The way out is a simple shower with soap and warm water before jumping into the pool. Kids need to be instructed firmly about using the bathroom beforehand and NEVER, EVER, even in an emergency, to use the pool as their personal toilet. Babies and toddlers must wear waterproof swimming diapers only and diaper changes need to happen in the bathroom, too.
Almost all pools insist on swimming caps for swimmers with long hair and that rule must be followed strictly asthere is nothing more disgusting than swimming along with loops of dead hair!
Another critical must for children is to use the gutters around the pool for spitting out swallowed pool water or blowing their nose. In a crowded pool, even sharp and long fingernails or protruding jewellery can easily scratch other swimmers, and need to be taken care of.
Respect other's space - in and out of the swimming pool
Out of the Pool: It is a test of skill trying to get showered and changed in a crowded changing room anyway. Can you imagine how much more annoying it can be, if you have to fight your way through a pile of someone else's towels and bags? If lockers are not available, keep your things in one neat pile and avoid spreading out everywhere; whether you're in the change room or by the side of the pool.
In the Pool: This is where respecting another swimmer's space is more critical - more for all-round safety but as an important rule of etiquette as well. While getting into the pool, carefully check for the position and speed of other swimmers. Children must also do this before diving or jumping into a lane, or entering a lane from the side (i.e. under water).
Diving is absolutely prohibited in most pools these days and for their own safety, children must strictly follow this rule. They must also respect the demarcation of lanes that is made in most pools - active lap lanes meant for serious swimmers and lanes where slower swimmers and children can hang around. The slow lanes are also the ones meant for people doing aqua-exercises.
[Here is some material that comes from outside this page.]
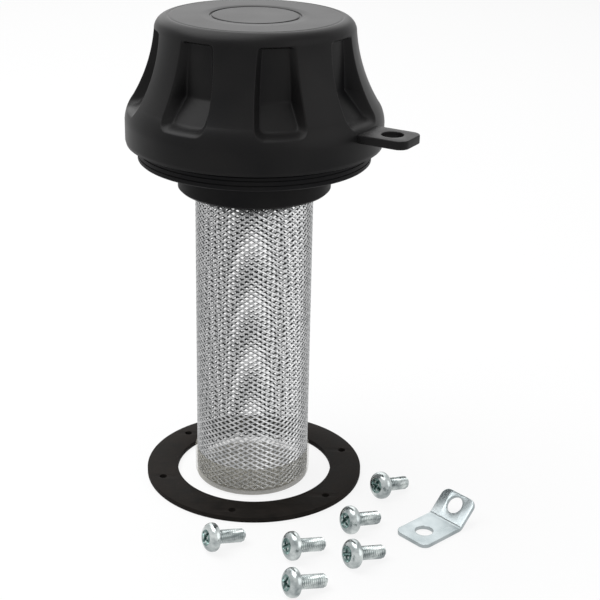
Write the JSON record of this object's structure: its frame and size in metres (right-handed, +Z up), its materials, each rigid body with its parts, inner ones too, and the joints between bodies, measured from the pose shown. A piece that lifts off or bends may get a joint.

Wear suitable swimwear that fits you well, does not get in anyone's way is and is not too radical for a public pool, where people of all ages congregate.
Keep noise levels down
Kids are in the pool to enjoy themselves and no one will object to playful shouts and laughing. But the minute the playful shouts turn into unnecessary shrieks, you need to ask them to calm down, before they are ticked off by anyone else. Adults are often as much to blame for "noise pollution" as children. Blasting loud music from portable music players is one of the most common pool-etiquette violations. Have fun in your own way, just don't force that experience on everyone else around you.
Watch your kids
Again, kids will be kids and need to be left alone to have fun, but not at the expense of other pool visitors. Lifeguards should not have to be responsible for disciplining children; they need to focus their attention on potential drowning victims and other hazards of swimming.As a parent, you're in charge of keeping your kids polite and respectful and to ensure that they follow the rules of the public pool, like walking instead of running on the sides and not getting too boisterous in the water.
Respect property of other swimmers
It is tempting to reach out and play with a swimming toy just lying around unused. But unless you have obtained permission from the owner of the object, you should not even "borrow" kickboards, fins, hand paddles, balls etc. Maybe the owner isn't doing something with that toy at the moment but he may have plans to incorporate it into his workout in just a few minutes - or seconds.
Respect the lifeguard
How many times have you seen a lifeguard being yelled at simply because he ticked off someone for not following basic safety procedures? The lifeguard is just doing his job - and a very important one at that - keeping us and our children safe. The least we can do is treat the person with respect and not take offence at being asked to obey rules. Just a little common sense, some basic courtesy and consideration - observed by everyone - can go a long way towards making swimming safer, more pleasant, and more efficient for all.